*WRITTEN TASK*: Output a verbatim copy of the data, cut off after the line that contains "0.004), 0.55, 0.3)".

CAD and scene scripts
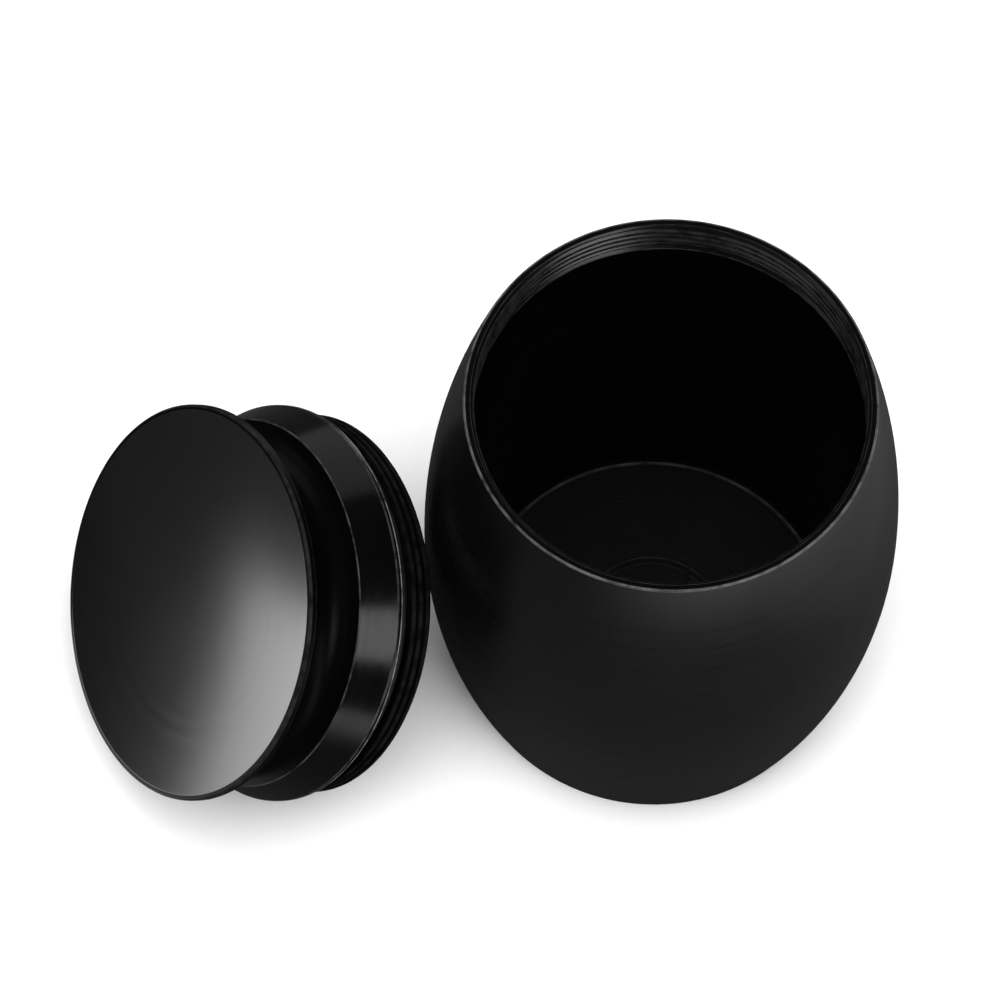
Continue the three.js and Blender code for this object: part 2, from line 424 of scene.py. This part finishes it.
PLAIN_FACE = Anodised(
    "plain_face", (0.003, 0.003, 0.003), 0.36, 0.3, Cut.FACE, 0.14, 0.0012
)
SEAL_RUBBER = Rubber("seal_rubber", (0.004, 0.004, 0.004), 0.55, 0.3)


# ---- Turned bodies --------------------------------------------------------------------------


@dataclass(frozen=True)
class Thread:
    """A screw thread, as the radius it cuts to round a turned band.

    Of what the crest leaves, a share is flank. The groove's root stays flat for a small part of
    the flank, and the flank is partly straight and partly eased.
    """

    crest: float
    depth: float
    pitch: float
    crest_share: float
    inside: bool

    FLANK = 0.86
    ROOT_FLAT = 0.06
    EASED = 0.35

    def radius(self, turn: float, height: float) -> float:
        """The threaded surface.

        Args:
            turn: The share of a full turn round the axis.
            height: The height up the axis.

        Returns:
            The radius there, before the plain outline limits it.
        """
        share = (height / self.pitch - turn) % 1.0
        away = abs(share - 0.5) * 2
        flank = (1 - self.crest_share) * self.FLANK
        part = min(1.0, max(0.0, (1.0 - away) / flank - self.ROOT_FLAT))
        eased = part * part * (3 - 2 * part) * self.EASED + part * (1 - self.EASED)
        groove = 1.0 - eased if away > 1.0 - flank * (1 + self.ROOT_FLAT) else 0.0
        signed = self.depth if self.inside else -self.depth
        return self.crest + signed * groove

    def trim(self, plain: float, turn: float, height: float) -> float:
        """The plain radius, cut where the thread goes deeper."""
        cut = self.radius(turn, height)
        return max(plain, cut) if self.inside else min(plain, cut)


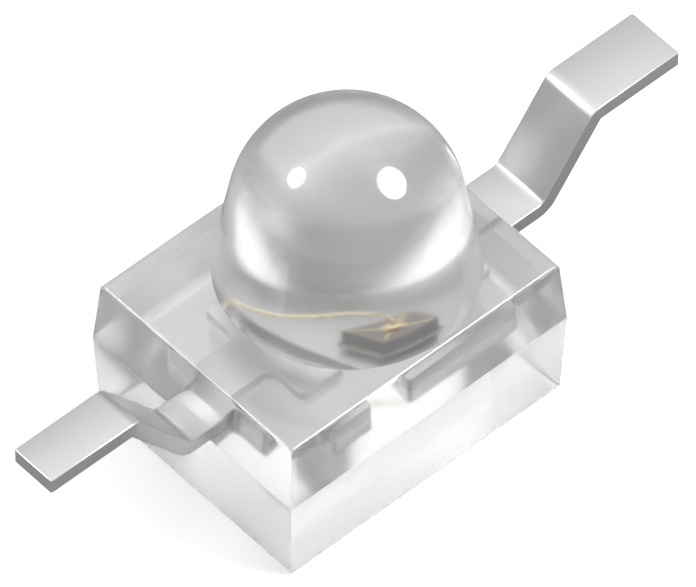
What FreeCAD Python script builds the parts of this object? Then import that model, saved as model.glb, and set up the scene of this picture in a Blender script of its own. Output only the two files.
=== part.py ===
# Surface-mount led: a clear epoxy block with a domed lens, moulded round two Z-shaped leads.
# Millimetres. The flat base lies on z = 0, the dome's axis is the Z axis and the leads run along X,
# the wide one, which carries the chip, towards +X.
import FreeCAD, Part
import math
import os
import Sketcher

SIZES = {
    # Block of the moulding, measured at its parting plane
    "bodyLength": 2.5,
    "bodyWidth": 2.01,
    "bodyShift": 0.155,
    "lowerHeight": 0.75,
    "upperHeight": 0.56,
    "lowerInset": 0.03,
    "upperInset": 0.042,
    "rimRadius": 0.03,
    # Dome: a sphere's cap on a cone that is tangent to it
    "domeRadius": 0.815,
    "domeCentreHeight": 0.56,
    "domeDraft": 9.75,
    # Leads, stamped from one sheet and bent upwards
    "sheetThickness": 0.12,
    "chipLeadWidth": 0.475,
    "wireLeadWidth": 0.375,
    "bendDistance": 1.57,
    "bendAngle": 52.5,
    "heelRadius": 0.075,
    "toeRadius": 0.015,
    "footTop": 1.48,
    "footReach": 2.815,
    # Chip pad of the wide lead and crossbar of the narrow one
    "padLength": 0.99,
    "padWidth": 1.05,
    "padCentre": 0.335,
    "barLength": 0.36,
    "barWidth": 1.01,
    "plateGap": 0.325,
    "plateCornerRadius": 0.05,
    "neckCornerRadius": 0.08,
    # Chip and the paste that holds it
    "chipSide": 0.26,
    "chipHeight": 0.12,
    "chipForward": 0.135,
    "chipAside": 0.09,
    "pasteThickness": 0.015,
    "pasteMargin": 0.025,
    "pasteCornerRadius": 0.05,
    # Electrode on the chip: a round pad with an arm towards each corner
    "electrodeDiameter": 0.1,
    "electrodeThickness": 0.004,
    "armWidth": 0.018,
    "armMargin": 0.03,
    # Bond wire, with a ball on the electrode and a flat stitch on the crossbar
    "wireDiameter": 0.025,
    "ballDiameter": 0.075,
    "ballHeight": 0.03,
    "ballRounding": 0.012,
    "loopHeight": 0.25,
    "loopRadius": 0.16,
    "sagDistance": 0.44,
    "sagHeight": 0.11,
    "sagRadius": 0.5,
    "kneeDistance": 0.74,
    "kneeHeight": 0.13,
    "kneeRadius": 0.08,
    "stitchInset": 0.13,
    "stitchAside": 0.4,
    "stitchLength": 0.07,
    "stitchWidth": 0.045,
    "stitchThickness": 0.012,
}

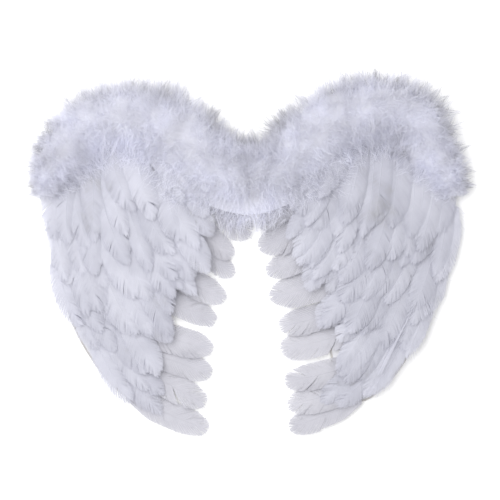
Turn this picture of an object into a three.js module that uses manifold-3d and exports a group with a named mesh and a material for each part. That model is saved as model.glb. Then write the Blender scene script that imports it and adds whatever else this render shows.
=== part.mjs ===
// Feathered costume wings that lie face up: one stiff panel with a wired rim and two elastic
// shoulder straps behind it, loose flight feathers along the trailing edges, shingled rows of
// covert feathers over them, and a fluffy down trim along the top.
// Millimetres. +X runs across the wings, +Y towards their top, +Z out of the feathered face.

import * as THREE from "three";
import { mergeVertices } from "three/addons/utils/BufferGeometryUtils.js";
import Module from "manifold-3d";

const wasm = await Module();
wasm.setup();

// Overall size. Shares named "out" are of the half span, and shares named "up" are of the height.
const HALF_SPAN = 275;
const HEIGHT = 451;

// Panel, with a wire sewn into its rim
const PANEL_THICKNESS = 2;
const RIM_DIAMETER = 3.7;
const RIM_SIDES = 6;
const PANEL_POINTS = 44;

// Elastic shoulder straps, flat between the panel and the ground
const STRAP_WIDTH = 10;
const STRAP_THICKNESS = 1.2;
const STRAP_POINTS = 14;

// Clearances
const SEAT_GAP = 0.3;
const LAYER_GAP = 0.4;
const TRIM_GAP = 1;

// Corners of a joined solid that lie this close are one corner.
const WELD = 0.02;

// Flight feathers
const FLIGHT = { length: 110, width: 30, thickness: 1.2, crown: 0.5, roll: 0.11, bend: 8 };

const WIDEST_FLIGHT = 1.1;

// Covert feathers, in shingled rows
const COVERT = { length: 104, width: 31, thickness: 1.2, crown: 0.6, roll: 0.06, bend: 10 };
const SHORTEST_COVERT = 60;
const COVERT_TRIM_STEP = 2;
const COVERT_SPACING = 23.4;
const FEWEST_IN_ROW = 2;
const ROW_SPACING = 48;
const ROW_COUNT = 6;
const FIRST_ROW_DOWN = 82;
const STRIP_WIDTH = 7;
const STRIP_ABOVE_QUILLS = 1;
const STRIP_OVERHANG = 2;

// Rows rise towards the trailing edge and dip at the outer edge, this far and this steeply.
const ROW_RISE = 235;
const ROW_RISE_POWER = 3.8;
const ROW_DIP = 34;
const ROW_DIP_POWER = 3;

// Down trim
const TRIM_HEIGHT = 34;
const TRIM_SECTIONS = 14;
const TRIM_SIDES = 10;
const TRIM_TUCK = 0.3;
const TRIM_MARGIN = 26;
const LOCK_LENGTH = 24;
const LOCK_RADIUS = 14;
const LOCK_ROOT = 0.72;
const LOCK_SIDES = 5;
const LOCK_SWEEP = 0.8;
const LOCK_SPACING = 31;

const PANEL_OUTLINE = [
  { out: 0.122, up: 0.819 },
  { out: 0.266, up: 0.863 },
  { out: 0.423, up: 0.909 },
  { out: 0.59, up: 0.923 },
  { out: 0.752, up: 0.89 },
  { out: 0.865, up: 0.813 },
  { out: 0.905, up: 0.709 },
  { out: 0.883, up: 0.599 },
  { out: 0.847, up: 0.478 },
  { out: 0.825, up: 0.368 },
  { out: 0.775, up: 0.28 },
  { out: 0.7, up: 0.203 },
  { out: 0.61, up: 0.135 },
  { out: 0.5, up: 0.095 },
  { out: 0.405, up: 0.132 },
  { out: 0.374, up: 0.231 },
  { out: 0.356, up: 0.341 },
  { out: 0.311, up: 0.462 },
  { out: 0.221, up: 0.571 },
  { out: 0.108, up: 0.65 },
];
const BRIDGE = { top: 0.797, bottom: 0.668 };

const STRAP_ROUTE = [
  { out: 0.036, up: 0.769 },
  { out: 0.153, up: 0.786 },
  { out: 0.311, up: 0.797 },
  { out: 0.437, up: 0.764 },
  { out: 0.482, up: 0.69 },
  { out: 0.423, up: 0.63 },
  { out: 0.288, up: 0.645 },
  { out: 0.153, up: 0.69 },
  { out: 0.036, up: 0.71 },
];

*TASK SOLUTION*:
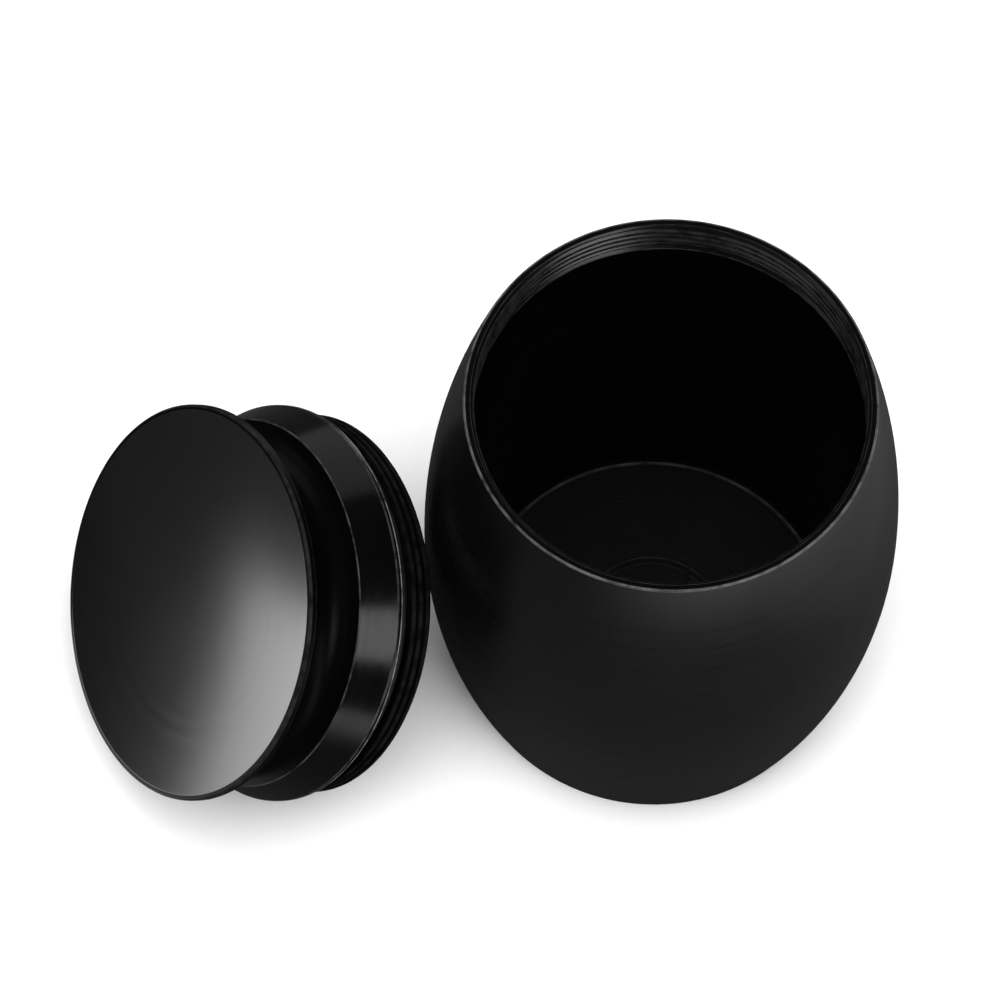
Continue the three.js and Blender code for this object: part 2, from line 424 of scene.py. This part finishes it.
PLAIN_FACE = Anodised(
    "plain_face", (0.003, 0.003, 0.003), 0.36, 0.3, Cut.FACE, 0.14, 0.0012
)
SEAL_RUBBER = Rubber("seal_rubber", (0.004, 0.004, 0.004), 0.55, 0.3)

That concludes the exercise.